Among the guest stars in "When the Bough Breaks" were Jerry Hardin who later appeared again in The Next Generation as Mark Twain in the two-part episode "Time's Arrow", and appeared in The X-Files as Deep Throat. Brenda Strong went on to appear as Mary Alice Young in 179 episodes of Desperate Housewives, and was nominated for two Emmy Awards. Several uncredited children appeared, including McKenzie Westmore, the daughter of make-up supervisor Michael Westmore, and the younger siblings of Wil Wheaton, Jeremy and Amy.

Visual effects supervisor Robert Legato created a 2 ft model of the Aldean computer. It was cheaper to build a model of the computer for around US$3,000 than to create a series of matte paintings. Ron Jones took a simple approach to the score, using a lilting theme with a piano or flute instead of singing. The theme is representative of the Enterprises children and first appeared in the opening cue, "Escape From Calculus". The technology of Aldea is embodied by electronic music across several pieces, including "Scanning for Children" and "Power Source". Legato also constructed a model of the Aldean power source. Legato's visual effects for this episode were showcased in the Reading Rainbow episode "The Bionic Bunny Show".

==Reception==
The episode first aired on February 15, 1988. It received Nielsen ratings of 10.2 million on the first broadcast, a ratings decrease following "Too Short a Season", which received ratings of 10.9 the previous week. The episode received higher ratings than the following episode, "Home Soil" the week after, which gained ratings of 9 million.

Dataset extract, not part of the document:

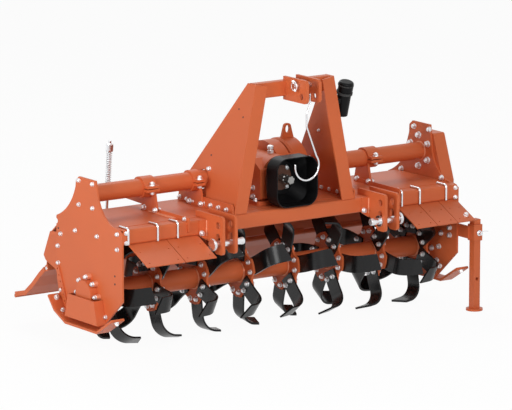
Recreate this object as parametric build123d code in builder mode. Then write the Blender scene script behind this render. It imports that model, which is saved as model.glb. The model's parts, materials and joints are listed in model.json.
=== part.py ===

Several reviewers re-watched the episode after the end of the series. Keith DeCandido of Tor.com said it was "A mostly harmless episode that lifts quite a bit from The Cliché Handbook". He thought the performances were fairly solid and that the overall message about the ozone layer was "unsubtle but not too sledgehammery". DeCandido praised Patrick Stewart's performance of Captain Picard, noting that his "anger and outrage and justified self-righteousness at the kidnapping of children modulates nicely into diplomacy when negotiating with the Aldeans and amusingly into total discomfort when he has to actually deal directly with the children". He gave the episode a score of six out of ten. James Hunt, writing for Den of Geek, said that it was "a decent enough story, but not in a way that makes you want to watch it". He also felt that it was "a complete throwaway episode and contains almost nothing unique to the franchise".

Zack Handlen of The A.V. Club said that he was scared by the way he liked the episode despite it focusing on Wesley. He noticed the similarity between the "legendary" planets of Aldea in the episode and Magrathea in The Hitchhiker's Guide to the Galaxy, a reference Handlen considered possibly deliberate. He thought that the child-heavy episode wasn't "as bad as it could've been", and gave the episode a "B" grade. Michelle Erica Green in her review for TrekNation, described "When the Bough Breaks" as "tedious, plodding and didactic" with a "preposterous" ending. She thought that the plot element of ozone damage was not optimal and that the quality of the episode was typical of the first season.

==Home media release==
"When the Bough Breaks" was first released on VHS cassette in the United States and Canada on August 26, 1992. The episode was released in March 2002 on the Star Trek: The Next Generation season one DVD box set. It was included as part of the season one Blu-ray set on July 24, 2012.